Every line of the material is to be repeated exactly as it stands.

______

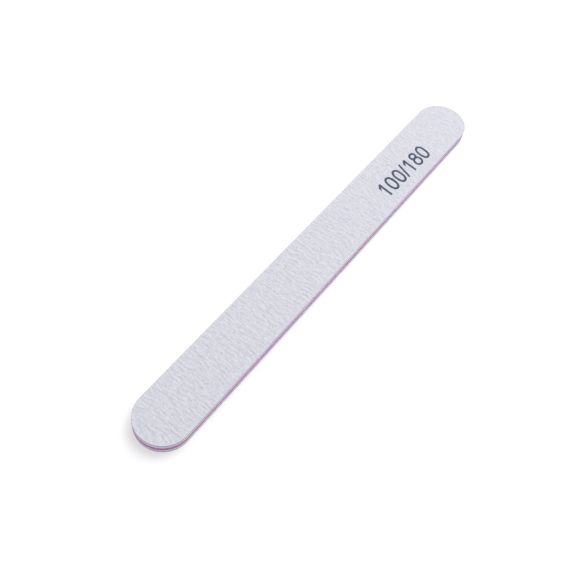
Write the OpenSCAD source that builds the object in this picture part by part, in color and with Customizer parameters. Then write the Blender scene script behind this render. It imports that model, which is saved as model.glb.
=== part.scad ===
// Straight emery board: a stiff plastic core between two foam pads, with an abrasive sheet
// bonded to each face. All eleven layers are cut in one stroke, so they share one outline.
// The board lies flat: X runs along it, Y across it, and Z = 0 is the face it rests on.

/* [Board] */
// Length over both round ends
board_length = 178; // [80:1:240]
// Width across the straight sides
board_width = 19; // [12:0.5:32]

/* [Layers] */
// Thickness of the plastic core
core_thickness = 1.3; // [0.6:0.1:2.4]
// Thickness of each foam pad
foam_thickness = 0.95; // [0.5:0.05:1.6]
// Thickness of each film of adhesive
adhesive_thickness = 0.06; // [0.04:0.01:0.14]
// Thickness of each backing paper
paper_thickness = 0.35; // [0.2:0.05:0.6]
// Thickness of the coarse coat, on the upper face
coarse_coat_thickness = 0.32; // [0.24:0.02:0.6]
// Thickness of the fine coat, on the lower face
fine_coat_thickness = 0.26; // [0.2:0.02:0.5]

/* [Cut edge] */
// How far the cut edge of a foam pad draws in at half its height
foam_draw_in = 0.12; // [0.04:0.02:0.3]
// How far each film of adhesive stops short of the cut edge
adhesive_setback = 0.08; // [0:0.02:0.3]
// Width of the worn rim round each abrasive face
rim_wear = 0.14; // [0.06:0.02:0.18]

/* [Zebra ripple] */
// Distance along the board from one ripple to the next
ripple_pitch = 1.4; // [1.4:0.1:3]
// Share of the pitch that is flat land
land_share = 0.4; // [0.2:0.05:0.6]
// Greatest depth of a valley between two lands
valley_depth = 0.1; // [0.02:0.01:0.12]
// How far a ripple strays along the board
ripple_sway = 0.2; // [0:0.05:0.2]

/* [Hidden] */

// Facets of a full turn at the round ends
end_facets = 128;

// Rows of points across each ripple, how far round an end the ripples go, and the tip beyond
rows = 4;
ripple_share = 0.75;
tip_lines = 8;
tip_turn = 87;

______

◆ WRITTEN ANSWER:
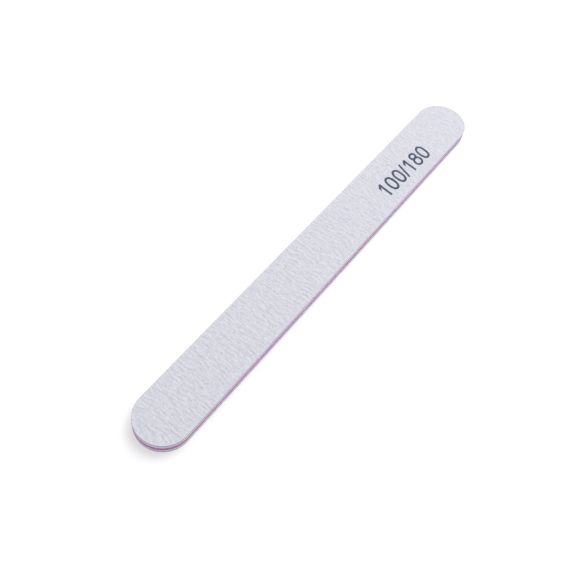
Write the OpenSCAD source that builds the object in this picture part by part, in color and with Customizer parameters. Then write the Blender scene script behind this render. It imports that model, which is saved as model.glb.
=== part.scad ===
// Straight emery board: a stiff plastic core between two foam pads, with an abrasive sheet
// bonded to each face. All eleven layers are cut in one stroke, so they share one outline.
// The board lies flat: X runs along it, Y across it, and Z = 0 is the face it rests on.

/* [Board] */
// Length over both round ends
board_length = 178; // [80:1:240]
// Width across the straight sides
board_width = 19; // [12:0.5:32]

/* [Layers] */
// Thickness of the plastic core
core_thickness = 1.3; // [0.6:0.1:2.4]
// Thickness of each foam pad
foam_thickness = 0.95; // [0.5:0.05:1.6]
// Thickness of each film of adhesive
adhesive_thickness = 0.06; // [0.04:0.01:0.14]
// Thickness of each backing paper
paper_thickness = 0.35; // [0.2:0.05:0.6]
// Thickness of the coarse coat, on the upper face
coarse_coat_thickness = 0.32; // [0.24:0.02:0.6]
// Thickness of the fine coat, on the lower face
fine_coat_thickness = 0.26; // [0.2:0.02:0.5]

/* [Cut edge] */
// How far the cut edge of a foam pad draws in at half its height
foam_draw_in = 0.12; // [0.04:0.02:0.3]
// How far each film of adhesive stops short of the cut edge
adhesive_setback = 0.08; // [0:0.02:0.3]
// Width of the worn rim round each abrasive face
rim_wear = 0.14; // [0.06:0.02:0.18]

/* [Zebra ripple] */
// Distance along the board from one ripple to the next
ripple_pitch = 1.4; // [1.4:0.1:3]
// Share of the pitch that is flat land
land_share = 0.4; // [0.2:0.05:0.6]
// Greatest depth of a valley between two lands
valley_depth = 0.1; // [0.02:0.01:0.12]
// How far a ripple strays along the board
ripple_sway = 0.2; // [0:0.05:0.2]

/* [Hidden] */

// Facets of a full turn at the round ends
end_facets = 128;

// Rows of points across each ripple, how far round an end the ripples go, and the tip beyond
rows = 4;
ripple_share = 0.75;
tip_lines = 8;
tip_turn = 87;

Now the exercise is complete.